Data lines =>
════════════════

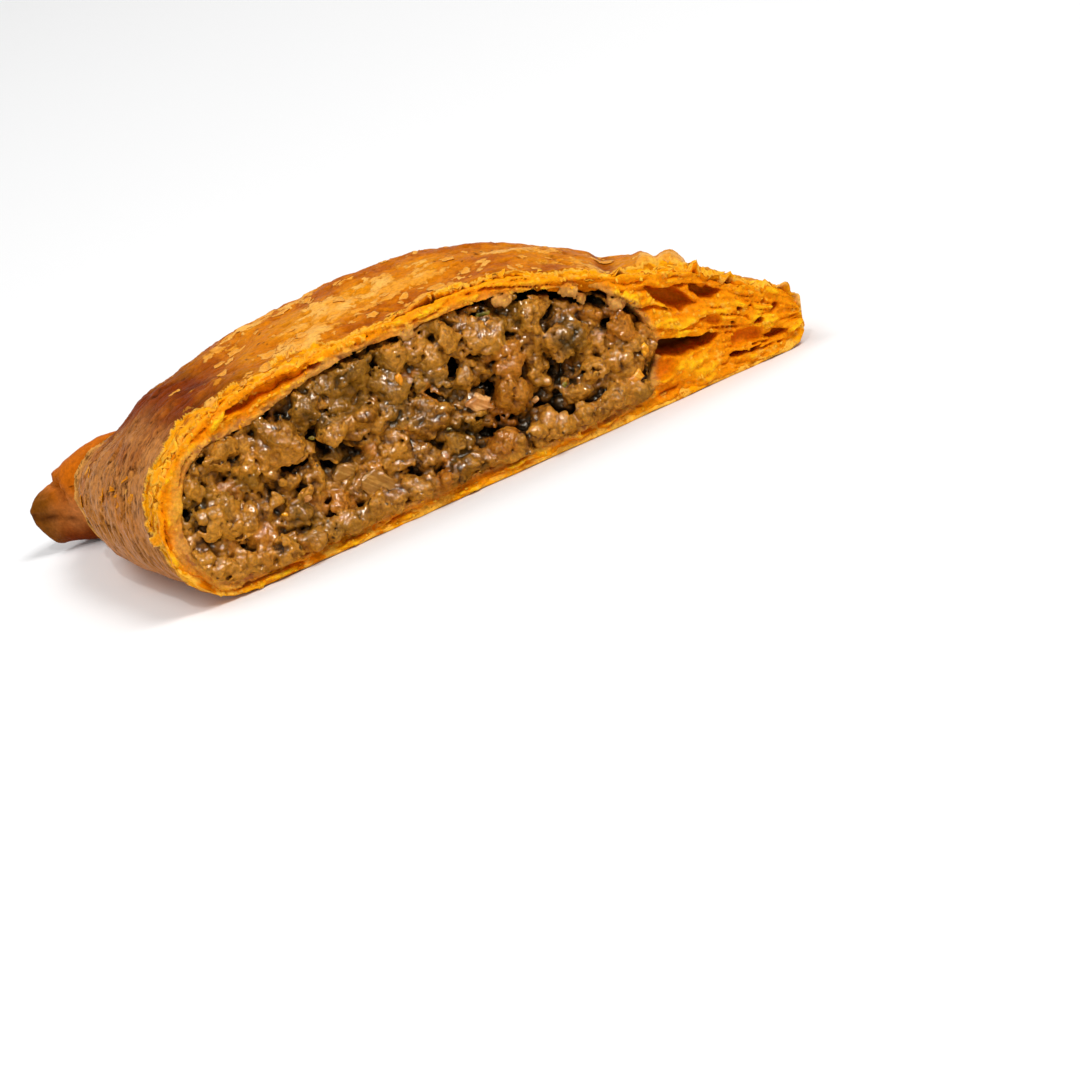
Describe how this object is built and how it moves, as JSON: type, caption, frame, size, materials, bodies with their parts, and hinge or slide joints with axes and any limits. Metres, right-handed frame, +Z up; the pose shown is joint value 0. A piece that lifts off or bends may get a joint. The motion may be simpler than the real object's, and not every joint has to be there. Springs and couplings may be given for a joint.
{
  "type": "half of a cut meat empanada",
  "caption": "Half of a golden folded meat turnover, cut across to show its minced filling and flaky layered crust, with a fork-crimped edge.",
  "frame": {"origin": "middle of the bounding box, on the flat base", "axes": "+X from the folded side to the crimped side, +Y from the cut back to the crimped end, +Z up"},
  "size_m": [0.1006, 0.0728, 0.0288],
  "materials": {
    "crust": "baked turmeric-yellow flaky pastry, browned on top, slightly oily",
    "filling": "moist brown minced meat"
  },
  "bodies": {
    "root": {"crust": "crust", "filling": "filling"}
  },
  "joints": []
}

════════════════

What the task requires => Your task is to repeat every line exactly.

Solved exercise =>
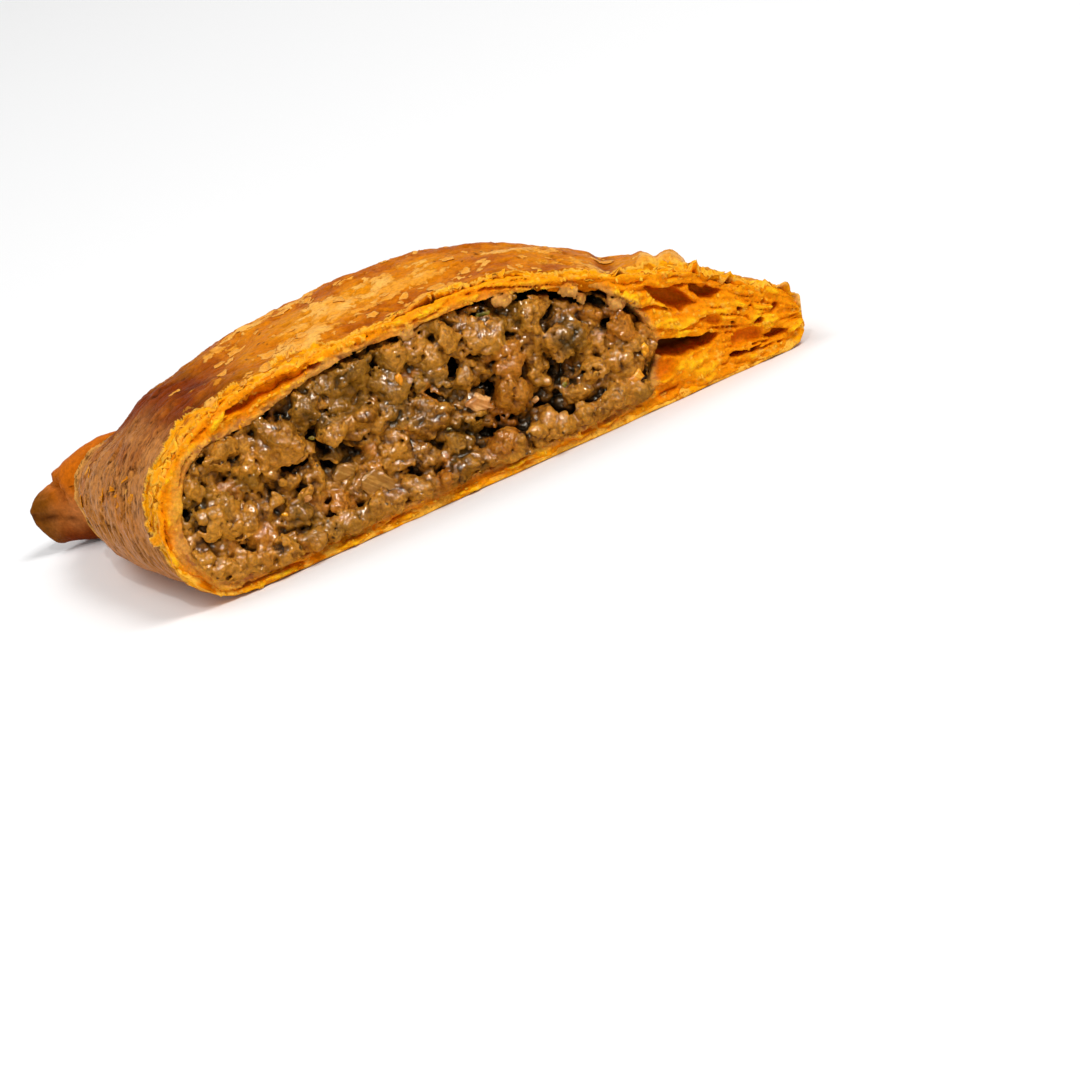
Describe how this object is built and how it moves, as JSON: type, caption, frame, size, materials, bodies with their parts, and hinge or slide joints with axes and any limits. Metres, right-handed frame, +Z up; the pose shown is joint value 0. A piece that lifts off or bends may get a joint. The motion may be simpler than the real object's, and not every joint has to be there. Springs and couplings may be given for a joint.
{
  "type": "half of a cut meat empanada",
  "caption": "Half of a golden folded meat turnover, cut across to show its minced filling and flaky layered crust, with a fork-crimped edge.",
  "frame": {"origin": "middle of the bounding box, on the flat base", "axes": "+X from the folded side to the crimped side, +Y from the cut back to the crimped end, +Z up"},
  "size_m": [0.1006, 0.0728, 0.0288],
  "materials": {
    "crust": "baked turmeric-yellow flaky pastry, browned on top, slightly oily",
    "filling": "moist brown minced meat"
  },
  "bodies": {
    "root": {"crust": "crust", "filling": "filling"}
  },
  "joints": []
}